**Stated goal**
Word for word, restate every line of the listing that follows.

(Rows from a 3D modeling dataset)

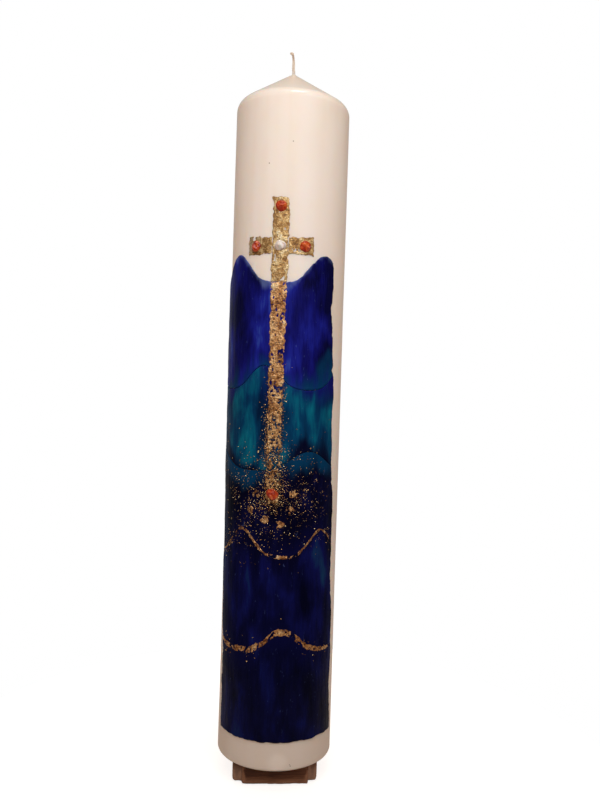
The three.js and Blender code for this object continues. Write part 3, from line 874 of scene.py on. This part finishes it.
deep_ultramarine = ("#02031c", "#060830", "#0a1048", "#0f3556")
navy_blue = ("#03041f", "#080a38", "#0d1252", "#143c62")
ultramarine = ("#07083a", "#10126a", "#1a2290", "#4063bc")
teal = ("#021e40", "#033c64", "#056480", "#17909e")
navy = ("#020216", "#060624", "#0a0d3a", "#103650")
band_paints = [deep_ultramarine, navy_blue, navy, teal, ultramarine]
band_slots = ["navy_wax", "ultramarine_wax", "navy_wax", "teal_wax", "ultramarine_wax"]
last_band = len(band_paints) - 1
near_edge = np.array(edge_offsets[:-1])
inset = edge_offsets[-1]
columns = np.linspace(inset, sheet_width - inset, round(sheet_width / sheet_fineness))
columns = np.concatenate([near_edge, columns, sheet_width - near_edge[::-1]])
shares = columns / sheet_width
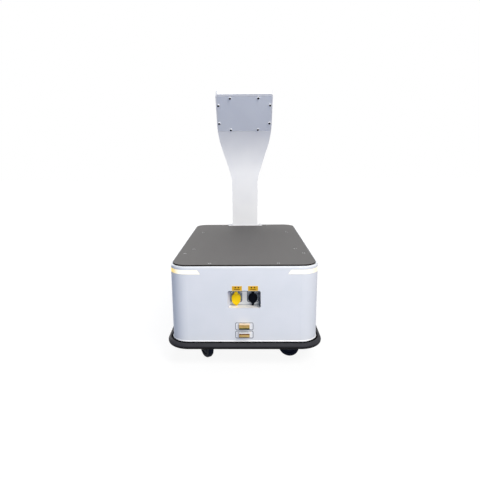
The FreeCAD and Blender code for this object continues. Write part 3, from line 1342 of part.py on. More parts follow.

**The answer**
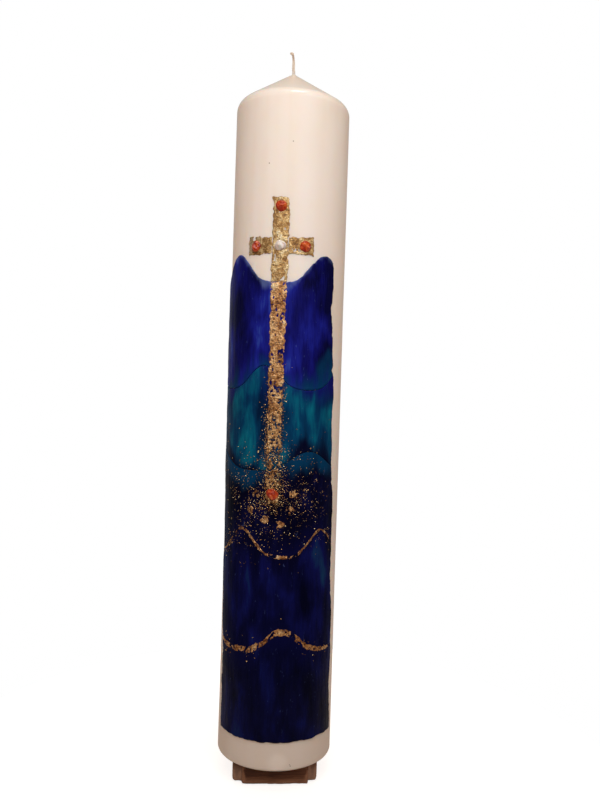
The three.js and Blender code for this object continues. Write part 3, from line 874 of scene.py on. This part finishes it.
deep_ultramarine = ("#02031c", "#060830", "#0a1048", "#0f3556")
navy_blue = ("#03041f", "#080a38", "#0d1252", "#143c62")
ultramarine = ("#07083a", "#10126a", "#1a2290", "#4063bc")
teal = ("#021e40", "#033c64", "#056480", "#17909e")
navy = ("#020216", "#060624", "#0a0d3a", "#103650")
band_paints = [deep_ultramarine, navy_blue, navy, teal, ultramarine]
band_slots = ["navy_wax", "ultramarine_wax", "navy_wax", "teal_wax", "ultramarine_wax"]
last_band = len(band_paints) - 1
near_edge = np.array(edge_offsets[:-1])
inset = edge_offsets[-1]
columns = np.linspace(inset, sheet_width - inset, round(sheet_width / sheet_fineness))
columns = np.concatenate([near_edge, columns, sheet_width - near_edge[::-1]])
shares = columns / sheet_width
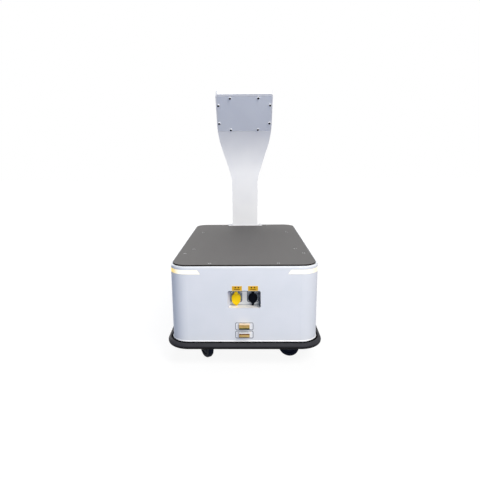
The FreeCAD and Blender code for this object continues. Write part 3, from line 1342 of part.py on. More parts follow.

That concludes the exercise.